Matt Tolbert: Tolbert has spent parts of three seasons with the Twins, amassing only 454 plate appearances during that time. He has spent most of his time at second and third.
Trevor Plouffe: Somehow he managed to post and OBP lower than his batting average when he debuted in 2010. He did not hit for high average in the minors and probably wont as a major leaguer, but has 10 HR power.
Luke Hughes: He was probably the most disappointed when the Twins signed Nishioka. His minor league stats aren’t anything special and his seven major-league plate appearances tell us little.
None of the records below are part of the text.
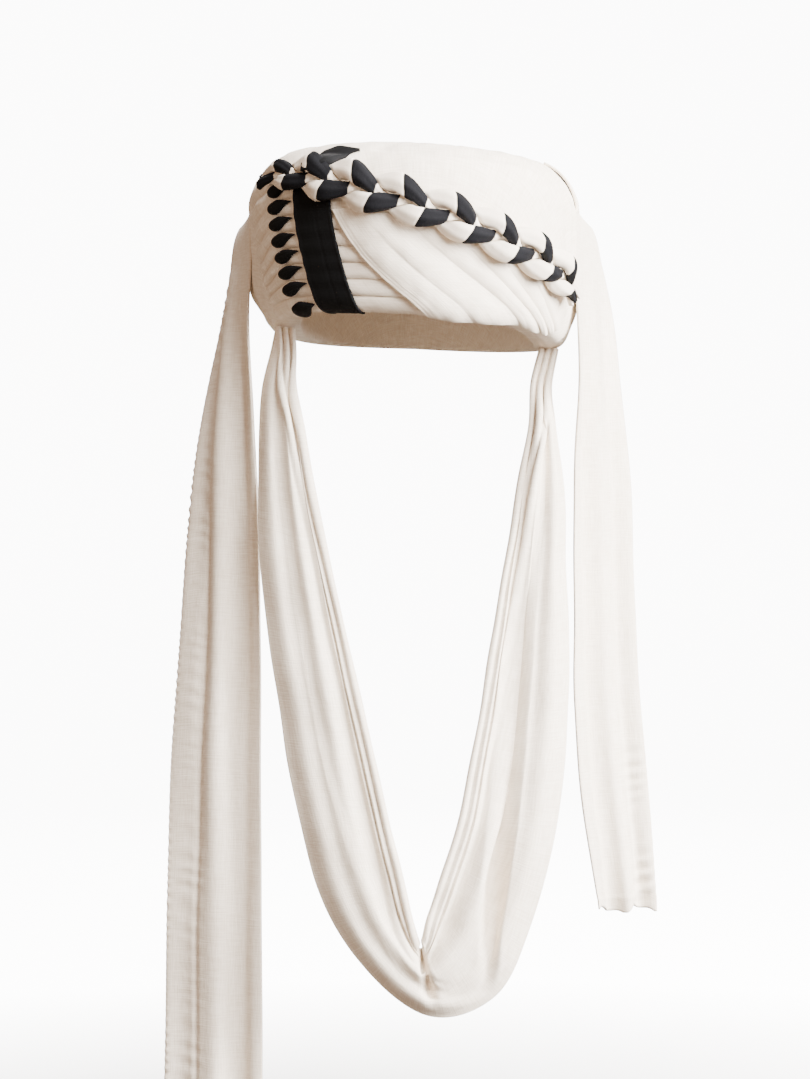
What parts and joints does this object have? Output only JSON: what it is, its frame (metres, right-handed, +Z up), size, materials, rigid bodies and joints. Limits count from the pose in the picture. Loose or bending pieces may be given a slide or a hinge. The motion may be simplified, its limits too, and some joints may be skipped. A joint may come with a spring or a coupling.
{
  "type": "turban",
  "caption": "Wound cotton turban with a pleated brow, a dark band and tips, a slantwise plait, loose hanging tails and a cloth loop that falls in a V on the chest.",
  "frame": {"origin": "the seat on the head: the middle of the rim, level with its lowest point at the brow", "axes": "+Z up along the head, -Y towards the wearer's front, +X towards the right of the picture"},
  "size_m": [0.3381, 0.2711, 0.6529],
  "materials": {
    "white_cotton": "warm white plain-weave cotton, matte",
    "black_cotton": "near-black plain-weave cotton, matte",
    "plait_cotton": "white cotton rolled with black cotton, matte"
  },
  "bodies": {
    "root": {"crown": "white_cotton", "pleated_wrap": "white_cotton", "black_band": "black_cotton", "black_corner": "black_cotton", "fold_tip_1": "black_cotton", "fold_tip_2": "black_cotton", "fold_tip_3": "black_cotton", "fold_tip_4": "black_cotton", "fold_tip_5": "black_cotton", "fold_tip_6": "black_cotton", "fold_tip_7": "black_cotton", "fold_tip_8": "black_cotton", "front_swath": "white_cotton", "braid_strand_1": "plait_cotton", "braid_strand_2": "plait_cotton", "braid_strand_3": "plait_cotton", "long_tail": "white_cotton", "short_tail": "white_cotton", "chest_loop": "white_cotton"}
  },
  "joints": []
}
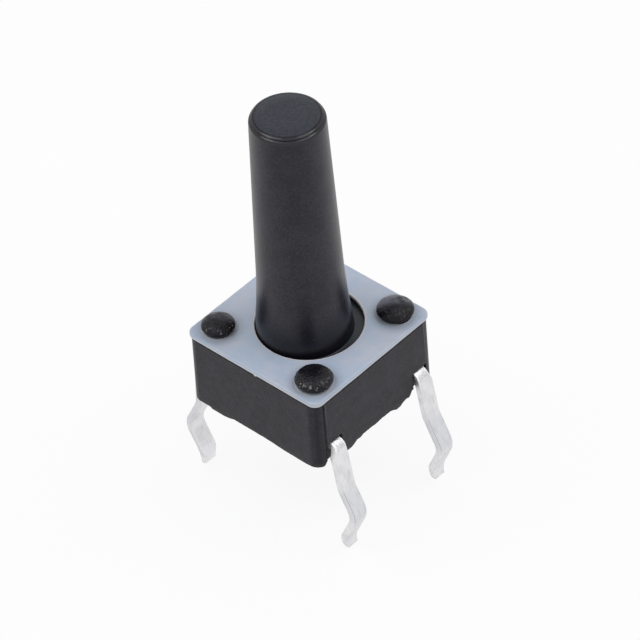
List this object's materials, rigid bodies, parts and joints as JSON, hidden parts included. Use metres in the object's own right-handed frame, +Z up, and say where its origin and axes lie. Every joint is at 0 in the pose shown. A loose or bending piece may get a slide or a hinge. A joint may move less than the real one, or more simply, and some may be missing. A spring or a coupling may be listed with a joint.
{
  "type": "tactile push button switch",
  "caption": "Square through-hole tactile switch with a long tapered round plunger, a staked milky cover plate and kinked flat leads.",
  "frame": {"origin": "the middle of the face that stands on the circuit board, under the plunger", "axes": "+Z up the plunger, away from the board; the leads leave the housing on its +X and -X sides, with a pair of leads 4.5 mm apart along Y on each"},
  "size_m": [0.008, 0.006, 0.0162],
  "materials": {
    "housing_plastic": "dark grey-black moulded nylon with a fine matte grain, melted and slightly shiny on the stake heads",
    "cover_nylon": "milky bluish translucent nylon sheet with a soft sheen",
    "plunger_plastic": "satin black moulded plastic",
    "dome_metal": "thin spring sheet, bright",
    "tinned_metal": "dull white tin plating on stamped sheet"
  },
  "bodies": {
    "switch_base": {"housing": "housing_plastic", "cover_plate": "cover_nylon", "snap_dome": "dome_metal", "centre_terminal": "tinned_metal", "rim_terminal": "tinned_metal"},
    "button": {"plunger": "plunger_plastic"}
  },
  "joints": [
    {"name": "plunger_press", "type": "slide", "parent": "switch_base", "child": "button", "axis": [0, 0, -1], "range_m": [0, 0.00025], "stiffness_N_per_m": 6400, "deforming": ["snap_dome"]}
  ]
}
Michael Cuddyer is the longest-tenured Twin and his greatest asset is probably his above-average power, or should I say, power potential. His home run totals fluctuate wildly, from 14 last year to 32 the year before to 16 in 2007 to 24 in 2006. He’s probably closer to the 14 HR guy than the 32 HR guy, but he hits for decent average since he cut down on the strikeouts a few years ago. A good hitter, but not a great one.
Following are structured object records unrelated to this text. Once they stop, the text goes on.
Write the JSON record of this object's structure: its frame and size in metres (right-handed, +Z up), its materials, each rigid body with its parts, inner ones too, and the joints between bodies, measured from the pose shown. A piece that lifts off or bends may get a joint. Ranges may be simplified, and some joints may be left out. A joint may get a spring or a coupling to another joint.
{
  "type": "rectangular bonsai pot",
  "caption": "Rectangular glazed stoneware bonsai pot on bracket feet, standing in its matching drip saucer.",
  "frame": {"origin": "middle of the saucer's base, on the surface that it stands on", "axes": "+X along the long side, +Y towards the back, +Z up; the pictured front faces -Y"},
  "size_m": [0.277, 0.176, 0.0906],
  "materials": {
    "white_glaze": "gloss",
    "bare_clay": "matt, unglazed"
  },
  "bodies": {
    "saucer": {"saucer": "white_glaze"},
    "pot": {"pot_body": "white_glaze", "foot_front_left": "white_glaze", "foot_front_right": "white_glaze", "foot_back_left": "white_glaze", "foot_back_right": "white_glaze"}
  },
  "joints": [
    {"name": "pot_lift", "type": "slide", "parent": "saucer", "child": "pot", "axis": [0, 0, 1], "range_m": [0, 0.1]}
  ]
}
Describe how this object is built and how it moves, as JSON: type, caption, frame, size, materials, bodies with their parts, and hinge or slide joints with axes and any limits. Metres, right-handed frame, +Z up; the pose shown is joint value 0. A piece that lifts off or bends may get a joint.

Denard Span is a fast runner who probably should be posting higher-than-average BABIPs. This is why another .300 average is not out of the question. He will walk and steal bases, and gives the Twins a potent leadoff man. He has great range in the outfield as well.
I like Delmon Young. He consistently posts high batting averages, due partly to high BABIPs even though he isn’t especially fast. He swings at everything, almost to a fault, but hits most of it. Pitchers still haven’t caught on and are throwing him about as many pitches in the zone as your average hitter sees, which is strange since he spent most of last year hitting at the bottom of the Twins’ order. I think he will continue hitting for good average—somewhere around his career mark in 2011—and continue to display the power he showed last year.
Jason Kubel should be good for another 20 home runs and another above-average walk rate. The batting average should bounce back up a little too, but probably not as high as the .300 he posted in 2009. Kubel should also spend some time at DH.
Jason Repko is your classic quadruple-A player. He can run and play good defense, but wont hit.
Ben Revere, now a few months shy of his 23rd birthday, skipped AAA altogether and should probably spend much of 2011 back in the minors.
It’s hard not to want Jim Thome to win a world series ring before he calls it quits. He is, and has been, a tremendous player for such a long time. He led the team in home runs last year despite only logging 340 plate appearances. The Twins already had a talented lineup that was overly left-handed. They already had the DH spot covered and had ample depth at first base, but Jim Thome still, somehow, seems like a good resigning.
Expected Win Total
Expected Win Total: 90-95
Another typically productive season is in the cards for this team. They were missing Justin Morneau for much of last year and Joe Nathan for all of it, and they still took the division with a 94-win season. Part of that is due to absolutely beating up on their division rivals, some of whom are unimpressive. In a weak division, it is sufficient to merely be good, but the Twins are better than that.
Aside from the stars, the emergence of Danny Valencia, Brian Duensing, and the reemergences of Carl Pavano, Francisco Liriano and Delmon Young played a role in their 2010. This is a deep team with pitchers who control the ball well, hitters who can make contact with the ball, ample power and a deep bullpen.
I know the White Sox have come on strong this offseason and the Tigers aren't bad, but the Twins remain the team to beat. They are deeper in nearly every aspect of the game (rotation, lineup, pen) and will be strengthened by the return of some key players and continued development of others.